Figure 2: Wage Gains by Percent of Employment


Wage Gains by Income

Although it's apparent from occupational groupings discussed above that most of the declining wages are in low-skilled occupations, it's also useful to group occupations by wage, as well. Grouped by income bracket, there are many more low-wage jobs that have seen a decline in real wages since 2001.

In the chart below employment for 2014 is displayed by income brackets labeled by their upper threshold. The income bracket with annual earnings of up to $20,000 had 230,000 workers in 2014 - 180,000 in occupations that were paying less in inflation-adjusted dollars than in 2001, and 50,000 in occupations that were paying more. The bars highlighted with heavy outlines are moderate-income brackets - those earning $40,000 and less.

There's a clear pattern that the lowest-paid jobs are those that are least likely to have wage gains that keep pace with inflation. In contrast, nearly all of the jobs paying more than $40,000 have seen wage gains since 2001, and for each bracket up, the share of jobs that have seen wage increases is greater. This suggests a widening gap between the affluent and the struggling, those with years of post-secondary education and those without.

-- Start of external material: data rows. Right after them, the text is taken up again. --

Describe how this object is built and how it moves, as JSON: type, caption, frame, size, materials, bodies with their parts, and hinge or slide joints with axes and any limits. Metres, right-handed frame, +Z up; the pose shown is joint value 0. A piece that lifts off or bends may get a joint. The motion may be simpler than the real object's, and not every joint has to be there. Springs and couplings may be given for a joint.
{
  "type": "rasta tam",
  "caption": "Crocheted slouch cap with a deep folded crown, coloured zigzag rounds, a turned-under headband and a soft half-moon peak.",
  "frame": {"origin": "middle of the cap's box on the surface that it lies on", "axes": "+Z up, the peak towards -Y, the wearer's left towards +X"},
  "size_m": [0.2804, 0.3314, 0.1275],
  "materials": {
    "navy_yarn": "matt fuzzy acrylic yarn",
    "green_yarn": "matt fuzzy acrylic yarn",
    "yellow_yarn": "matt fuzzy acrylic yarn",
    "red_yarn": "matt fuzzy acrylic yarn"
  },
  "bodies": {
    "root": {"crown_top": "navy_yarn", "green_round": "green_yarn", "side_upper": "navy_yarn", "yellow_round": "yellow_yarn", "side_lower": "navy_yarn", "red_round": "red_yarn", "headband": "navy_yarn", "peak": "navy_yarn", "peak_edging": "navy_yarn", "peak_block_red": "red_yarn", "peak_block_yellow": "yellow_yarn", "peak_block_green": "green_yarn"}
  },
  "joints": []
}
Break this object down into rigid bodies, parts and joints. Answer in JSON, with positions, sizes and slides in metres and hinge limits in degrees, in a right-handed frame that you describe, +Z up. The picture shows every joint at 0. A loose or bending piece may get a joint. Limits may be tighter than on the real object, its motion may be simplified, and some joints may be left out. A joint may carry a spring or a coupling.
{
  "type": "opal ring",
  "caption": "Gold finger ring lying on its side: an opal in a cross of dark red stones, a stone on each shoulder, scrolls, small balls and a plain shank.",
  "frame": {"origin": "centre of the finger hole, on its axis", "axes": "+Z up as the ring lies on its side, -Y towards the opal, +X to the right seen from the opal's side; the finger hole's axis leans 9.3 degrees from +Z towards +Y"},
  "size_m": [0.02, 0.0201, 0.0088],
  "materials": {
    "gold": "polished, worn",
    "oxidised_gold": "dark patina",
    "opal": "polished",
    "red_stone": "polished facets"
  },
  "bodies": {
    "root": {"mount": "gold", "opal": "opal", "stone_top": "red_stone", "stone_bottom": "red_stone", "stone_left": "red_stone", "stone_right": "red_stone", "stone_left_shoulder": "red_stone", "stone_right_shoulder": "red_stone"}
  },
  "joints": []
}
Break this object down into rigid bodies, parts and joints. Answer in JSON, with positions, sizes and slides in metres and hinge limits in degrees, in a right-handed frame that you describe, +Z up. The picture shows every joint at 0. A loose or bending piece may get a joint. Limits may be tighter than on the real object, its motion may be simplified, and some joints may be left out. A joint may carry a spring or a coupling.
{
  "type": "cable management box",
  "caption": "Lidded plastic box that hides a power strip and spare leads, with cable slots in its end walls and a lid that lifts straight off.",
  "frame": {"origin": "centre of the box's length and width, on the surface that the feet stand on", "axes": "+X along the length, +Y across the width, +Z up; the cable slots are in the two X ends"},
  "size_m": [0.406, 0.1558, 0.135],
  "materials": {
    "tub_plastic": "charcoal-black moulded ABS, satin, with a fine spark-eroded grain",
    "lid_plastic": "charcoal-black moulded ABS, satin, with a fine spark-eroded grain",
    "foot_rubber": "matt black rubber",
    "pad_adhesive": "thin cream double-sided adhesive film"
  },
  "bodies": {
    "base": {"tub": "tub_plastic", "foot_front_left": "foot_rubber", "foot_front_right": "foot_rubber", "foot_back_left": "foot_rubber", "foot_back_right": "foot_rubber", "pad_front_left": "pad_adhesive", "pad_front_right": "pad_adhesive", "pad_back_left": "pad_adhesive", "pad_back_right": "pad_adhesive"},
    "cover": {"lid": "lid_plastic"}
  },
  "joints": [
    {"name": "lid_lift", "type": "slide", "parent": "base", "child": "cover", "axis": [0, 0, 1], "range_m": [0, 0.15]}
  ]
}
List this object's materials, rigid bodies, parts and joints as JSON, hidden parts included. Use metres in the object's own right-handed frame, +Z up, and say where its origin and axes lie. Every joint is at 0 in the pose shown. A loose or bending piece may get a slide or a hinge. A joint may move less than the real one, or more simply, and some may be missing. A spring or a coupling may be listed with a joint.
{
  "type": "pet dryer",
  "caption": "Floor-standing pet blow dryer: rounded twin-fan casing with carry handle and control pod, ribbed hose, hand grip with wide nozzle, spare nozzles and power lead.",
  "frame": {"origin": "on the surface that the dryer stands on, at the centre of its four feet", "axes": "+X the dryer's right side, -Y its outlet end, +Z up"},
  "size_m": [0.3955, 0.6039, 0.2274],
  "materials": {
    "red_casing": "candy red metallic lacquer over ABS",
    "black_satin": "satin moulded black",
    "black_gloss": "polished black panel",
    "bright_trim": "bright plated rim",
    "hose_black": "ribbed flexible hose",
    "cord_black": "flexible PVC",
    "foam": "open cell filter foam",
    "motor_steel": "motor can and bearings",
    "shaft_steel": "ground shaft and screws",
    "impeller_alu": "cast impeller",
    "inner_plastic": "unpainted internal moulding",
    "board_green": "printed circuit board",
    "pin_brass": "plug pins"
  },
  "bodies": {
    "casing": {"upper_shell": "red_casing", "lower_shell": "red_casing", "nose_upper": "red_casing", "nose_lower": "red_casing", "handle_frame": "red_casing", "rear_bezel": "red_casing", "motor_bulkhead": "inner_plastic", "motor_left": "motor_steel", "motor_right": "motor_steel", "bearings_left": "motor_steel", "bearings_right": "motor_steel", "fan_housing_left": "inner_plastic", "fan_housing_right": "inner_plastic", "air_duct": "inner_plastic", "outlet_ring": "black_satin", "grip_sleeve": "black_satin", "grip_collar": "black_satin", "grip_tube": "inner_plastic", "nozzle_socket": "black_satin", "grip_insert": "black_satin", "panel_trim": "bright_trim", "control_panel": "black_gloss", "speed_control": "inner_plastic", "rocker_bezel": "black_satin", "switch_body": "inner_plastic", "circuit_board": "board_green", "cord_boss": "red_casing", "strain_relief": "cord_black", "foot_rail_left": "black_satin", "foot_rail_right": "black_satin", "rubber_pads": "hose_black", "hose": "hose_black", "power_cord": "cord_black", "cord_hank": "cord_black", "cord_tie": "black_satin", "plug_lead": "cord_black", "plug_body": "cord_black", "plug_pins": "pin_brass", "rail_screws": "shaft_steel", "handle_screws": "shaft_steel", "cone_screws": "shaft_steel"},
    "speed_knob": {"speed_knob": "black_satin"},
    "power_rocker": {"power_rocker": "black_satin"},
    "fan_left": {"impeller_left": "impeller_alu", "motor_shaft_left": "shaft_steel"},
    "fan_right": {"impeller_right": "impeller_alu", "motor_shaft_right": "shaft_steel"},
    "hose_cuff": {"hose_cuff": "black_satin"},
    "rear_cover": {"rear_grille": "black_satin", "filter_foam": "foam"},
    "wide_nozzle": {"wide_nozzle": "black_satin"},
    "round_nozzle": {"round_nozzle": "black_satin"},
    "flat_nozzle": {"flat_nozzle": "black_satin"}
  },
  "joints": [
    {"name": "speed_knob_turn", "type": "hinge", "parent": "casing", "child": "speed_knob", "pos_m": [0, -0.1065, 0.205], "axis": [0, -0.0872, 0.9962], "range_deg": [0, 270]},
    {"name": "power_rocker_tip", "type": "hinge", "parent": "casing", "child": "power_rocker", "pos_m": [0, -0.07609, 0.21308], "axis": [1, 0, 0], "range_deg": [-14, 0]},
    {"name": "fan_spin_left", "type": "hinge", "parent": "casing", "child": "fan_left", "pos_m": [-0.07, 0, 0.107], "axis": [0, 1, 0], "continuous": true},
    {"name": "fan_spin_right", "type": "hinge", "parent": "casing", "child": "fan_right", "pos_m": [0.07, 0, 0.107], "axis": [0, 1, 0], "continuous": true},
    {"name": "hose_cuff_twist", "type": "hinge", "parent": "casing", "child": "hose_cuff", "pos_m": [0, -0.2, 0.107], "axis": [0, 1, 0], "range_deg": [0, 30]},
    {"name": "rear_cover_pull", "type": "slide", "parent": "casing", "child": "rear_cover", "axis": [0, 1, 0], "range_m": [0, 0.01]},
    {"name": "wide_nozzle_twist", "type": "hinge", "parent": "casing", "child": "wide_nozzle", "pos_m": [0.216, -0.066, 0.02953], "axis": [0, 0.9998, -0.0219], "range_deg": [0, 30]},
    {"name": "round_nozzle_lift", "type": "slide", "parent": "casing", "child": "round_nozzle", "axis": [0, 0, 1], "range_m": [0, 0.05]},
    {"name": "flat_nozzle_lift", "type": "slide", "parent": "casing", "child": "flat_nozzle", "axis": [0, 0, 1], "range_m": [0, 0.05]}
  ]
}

Figure 3: 2014 Employment by Annual Income Bracket and Wage Change


A similar pattern is apparent in hourly medians. The percentage of employment in occupations where wages have declined is 66 percent for those paying $20/hour and less, but only 28 percent for those paying more than $20/hour.

Figure 4



Conclusion

Overall, wages are higher than they were in 2001 even after accounting for inflation. However, well-paying high-skilled jobs are compensating workers more, while low-wage and low-skill jobs in Food Service and Personal Care and Healthcare Support are paying less in real terms in 2014 than they were in 2001. This trend may be changing - recent increases in the minimum wage would not yet be reflected in this data set.